On the way back to the town center, I stopped at one point to sample some freshly made limoncello and bought a small bottle of the potent liqueur to give to my friends in Rome. It was exquisite, the best I have ever tasted, and I wish I had a gallon of it here at home! (Later, Lidia gave me a recipe, as it is quite simple to make: maybe I'll try it next summer.)

I headed back to Amalfi, wandered along the main streets, and found a deli that served insalata al mare, a salad of seafood that was incredibly delicious. Accompanied with foccaccia and a bottle of water, I had a wonderful meal sitting at an outdoor table in the main piazza across from the duomo.


Lunch in Amalfi.
Amalfi is a town I would like to explore more in the future, but I was ready to head back to Praiano by 4 pm, and wanted to beat the crowds that would soon be headed back to Sorrento. Sure enough, there was a line of people waiting for the bus, and we ended up waiting more than an hour.
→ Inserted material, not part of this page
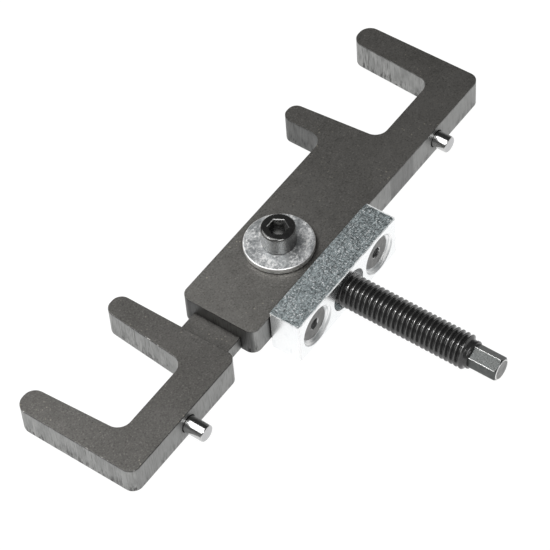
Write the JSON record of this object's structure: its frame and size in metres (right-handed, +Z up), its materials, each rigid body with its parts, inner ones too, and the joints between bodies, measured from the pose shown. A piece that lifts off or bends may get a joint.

I ended up on the same bus with the Australian couple I'd met that morning, which was a lucky thing, as they knew where to get off on the way back. The bus was pretty crowded, with people standing in the aisles, so I was glad we would be getting off quickly.

In Praiano, I dropped my things off at the hotel and trekked into town, hoping to catch the sunset from the western end of town. I was not disappointed. I sat near the town center, near a group of elderly men having a lively discussion. Below me, children were happily playing ball in the piazza near the duomo. I watched the sun set for nearly an hour, enjoying the ambiance of the village life, the pealing of the church bells, the beauty of the seascape before me. A little bit of paradise.